I agree that no good can come of judgement and young women need to be welcomed and celebrated. However, when it comes to career building, I think it requires a great deal of discernment to determine if the calling of God or the lies of the world are at work.
I whole-heartedly pursued a career at a younger age, and I know that it would have done no good for anyone to try to talk me into motherhood instead. But I don’t think the eager support of the elder women in my life- who only inconsistently pointed out the lies of the world that had become assumptions- did me much good either.
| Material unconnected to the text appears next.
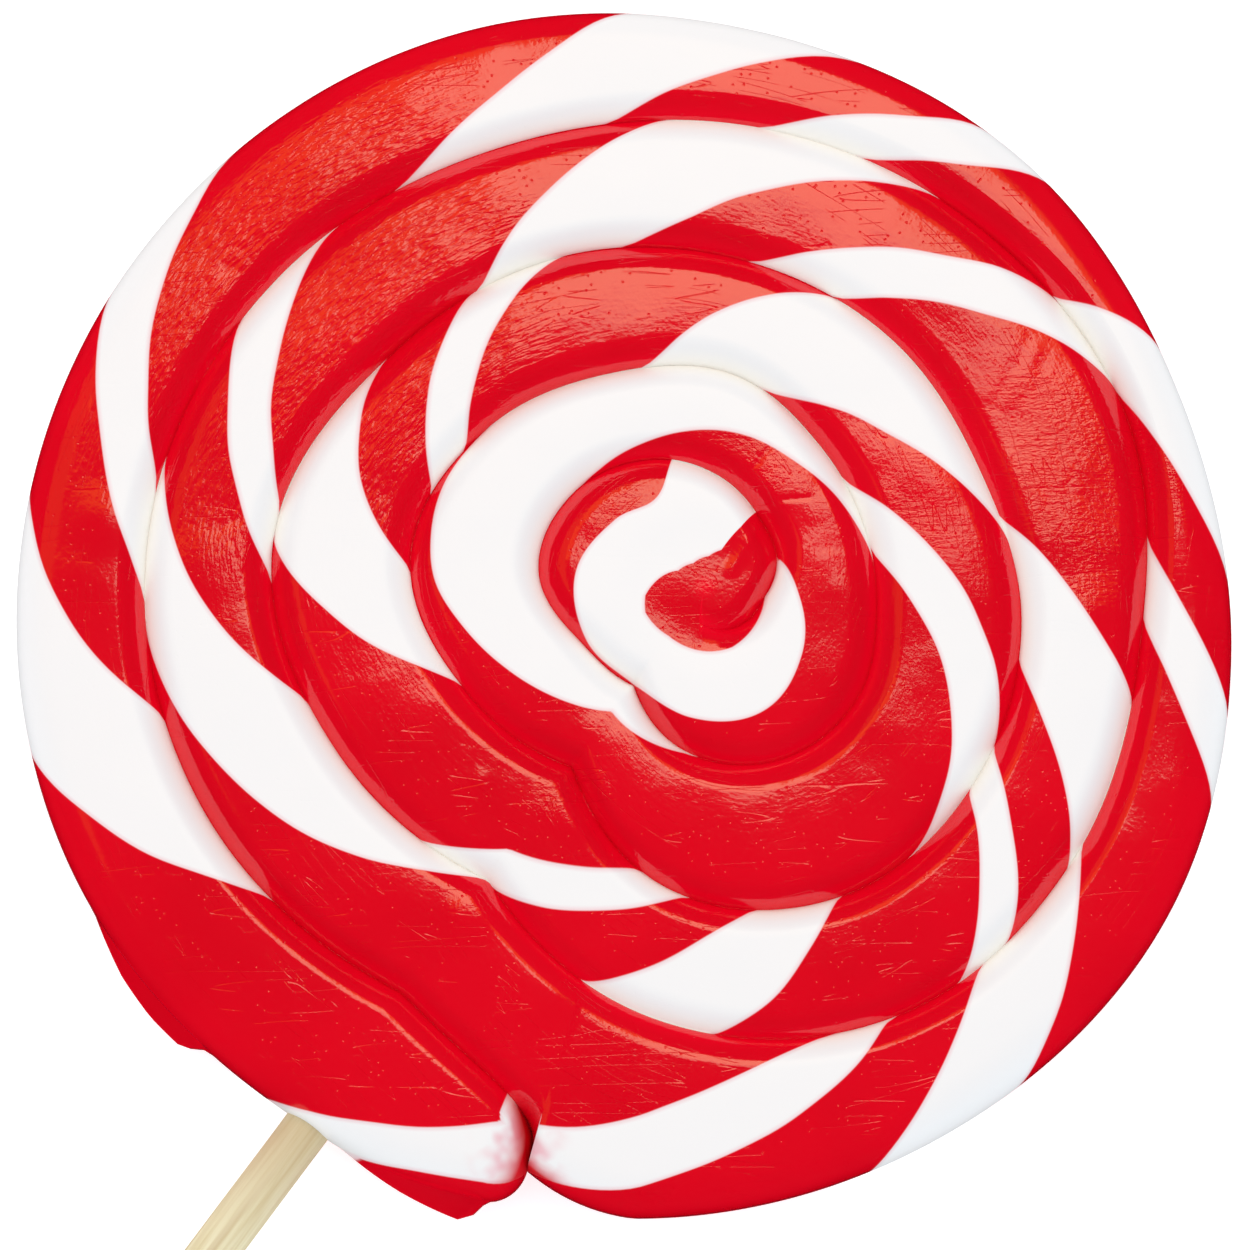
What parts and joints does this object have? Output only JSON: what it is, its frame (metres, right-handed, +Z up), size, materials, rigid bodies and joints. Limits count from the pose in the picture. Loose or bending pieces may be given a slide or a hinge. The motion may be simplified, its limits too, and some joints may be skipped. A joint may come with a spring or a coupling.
{
  "type": "swirl lollipop",
  "caption": "Large round lollipop: a red and white boiled sugar rope wound into a flat spiral, on a plain round wooden stick, lying flat.",
  "frame": {"origin": "centre of the spiral, on the flat spot of the underside", "axes": "+Z up, out of the shown face; the stick lies along -Y"},
  "size_m": [0.1277, 0.246, 0.0126],
  "materials": {
    "candy": "gloss",
    "stick": "matte"
  },
  "bodies": {
    "root": {"candy": "candy", "stick": "stick"}
  },
  "joints": []
}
A career and homemaking are not equivalent, and it was not helpful to me for others to pretend that they are.
And once the career woman decides that she does want children after all- will she give up her career to raise them? If she decides instead to put her baby in daycare at 6 weeks (which is a necessity in many careers) are we to pretend that is just as acceptable a decision as keeping her child with her? And if it is NOT as acceptable a decision, was it not cruel to avoid warning her of this problem when she was spending all her time and energy career building?
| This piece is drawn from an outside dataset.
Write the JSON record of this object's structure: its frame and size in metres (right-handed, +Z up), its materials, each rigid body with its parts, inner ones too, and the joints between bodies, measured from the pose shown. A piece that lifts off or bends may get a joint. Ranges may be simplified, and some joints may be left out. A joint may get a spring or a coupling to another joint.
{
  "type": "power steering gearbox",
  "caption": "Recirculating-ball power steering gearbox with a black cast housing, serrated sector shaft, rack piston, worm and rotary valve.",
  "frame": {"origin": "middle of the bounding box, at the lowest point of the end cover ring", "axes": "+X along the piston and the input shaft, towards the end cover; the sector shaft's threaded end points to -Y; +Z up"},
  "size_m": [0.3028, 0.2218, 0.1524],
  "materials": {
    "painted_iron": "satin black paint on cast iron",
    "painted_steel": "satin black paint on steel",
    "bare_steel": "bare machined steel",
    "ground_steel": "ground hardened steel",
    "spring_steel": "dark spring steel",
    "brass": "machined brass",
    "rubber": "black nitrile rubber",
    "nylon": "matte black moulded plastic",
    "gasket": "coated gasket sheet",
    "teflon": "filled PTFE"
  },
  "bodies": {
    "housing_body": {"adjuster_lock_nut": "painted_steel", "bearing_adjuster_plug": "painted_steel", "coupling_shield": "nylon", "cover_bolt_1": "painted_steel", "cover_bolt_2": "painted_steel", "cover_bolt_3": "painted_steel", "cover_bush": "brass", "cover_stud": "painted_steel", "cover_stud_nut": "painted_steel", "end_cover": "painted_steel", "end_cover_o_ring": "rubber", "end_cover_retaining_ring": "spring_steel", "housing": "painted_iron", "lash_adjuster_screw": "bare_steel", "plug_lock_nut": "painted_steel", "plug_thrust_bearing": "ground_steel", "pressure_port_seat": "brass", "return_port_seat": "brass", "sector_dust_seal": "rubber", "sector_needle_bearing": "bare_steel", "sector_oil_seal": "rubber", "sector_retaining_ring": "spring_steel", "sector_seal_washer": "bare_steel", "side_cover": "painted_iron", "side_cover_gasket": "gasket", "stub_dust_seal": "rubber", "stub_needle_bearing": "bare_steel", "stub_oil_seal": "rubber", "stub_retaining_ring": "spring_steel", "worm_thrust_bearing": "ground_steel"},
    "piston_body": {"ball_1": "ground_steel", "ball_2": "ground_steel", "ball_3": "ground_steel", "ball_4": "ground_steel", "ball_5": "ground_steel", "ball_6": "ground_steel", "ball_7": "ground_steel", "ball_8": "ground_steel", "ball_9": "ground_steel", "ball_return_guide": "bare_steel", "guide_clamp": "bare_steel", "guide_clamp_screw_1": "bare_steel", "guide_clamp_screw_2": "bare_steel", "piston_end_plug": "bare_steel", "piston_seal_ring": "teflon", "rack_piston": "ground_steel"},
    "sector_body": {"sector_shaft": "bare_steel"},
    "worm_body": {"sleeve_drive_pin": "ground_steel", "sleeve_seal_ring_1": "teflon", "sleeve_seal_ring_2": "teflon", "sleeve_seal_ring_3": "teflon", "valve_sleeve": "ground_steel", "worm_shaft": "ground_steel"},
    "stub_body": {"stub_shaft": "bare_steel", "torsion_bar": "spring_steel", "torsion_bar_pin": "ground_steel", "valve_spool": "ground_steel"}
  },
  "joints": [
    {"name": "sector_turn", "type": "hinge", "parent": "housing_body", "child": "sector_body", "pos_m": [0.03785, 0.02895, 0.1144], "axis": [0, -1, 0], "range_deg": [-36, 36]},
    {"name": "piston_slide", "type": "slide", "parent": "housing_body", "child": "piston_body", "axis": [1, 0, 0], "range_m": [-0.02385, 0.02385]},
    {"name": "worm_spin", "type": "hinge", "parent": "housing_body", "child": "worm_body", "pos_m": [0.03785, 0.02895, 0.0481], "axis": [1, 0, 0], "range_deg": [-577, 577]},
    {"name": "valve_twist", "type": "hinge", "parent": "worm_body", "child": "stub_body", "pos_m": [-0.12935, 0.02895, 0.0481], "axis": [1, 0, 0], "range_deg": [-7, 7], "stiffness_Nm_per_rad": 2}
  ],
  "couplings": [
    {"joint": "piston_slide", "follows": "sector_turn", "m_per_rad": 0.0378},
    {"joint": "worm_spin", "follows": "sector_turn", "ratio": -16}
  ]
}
My own parents fully encouraged my career while also putting pressure on about kids, and it was confusing. My mother insisted that I would want children eventually and that staying home with them was the best option, and while I scoffed at her advice, I did prepare in some “just in case” ways, like living on one income, and I am so grateful to her for that. At the same time, I wonder what was the point of cheerleading my pursuit of higher education.
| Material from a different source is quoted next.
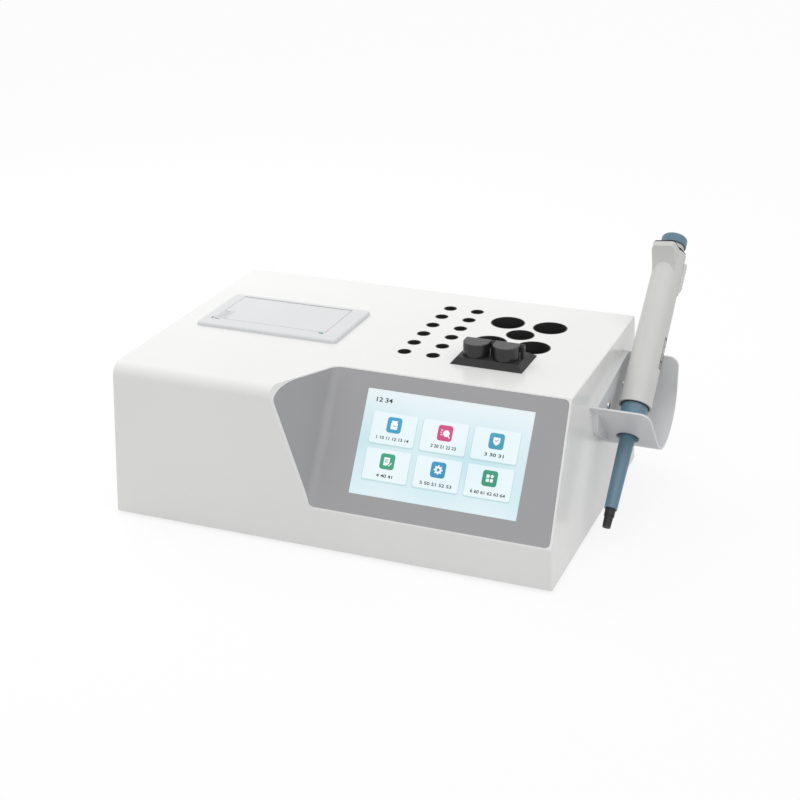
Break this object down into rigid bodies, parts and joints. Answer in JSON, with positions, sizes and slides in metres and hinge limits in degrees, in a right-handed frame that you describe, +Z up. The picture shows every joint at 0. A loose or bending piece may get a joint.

I ask the questions in all honesty, as I have no idea how to manage this situation, even having been on both sides myself. Certainly, throwing darts at the “other side” is neither helpful nor Christian. Maybe the “advice” part needs to come from a mother and not a MIL. But a young woman can’t know what motherhood looks like from the other side, and the world has no shame about bombarding her with very convincing lies. She desperately needs good advice from wise Christian women. I know I did!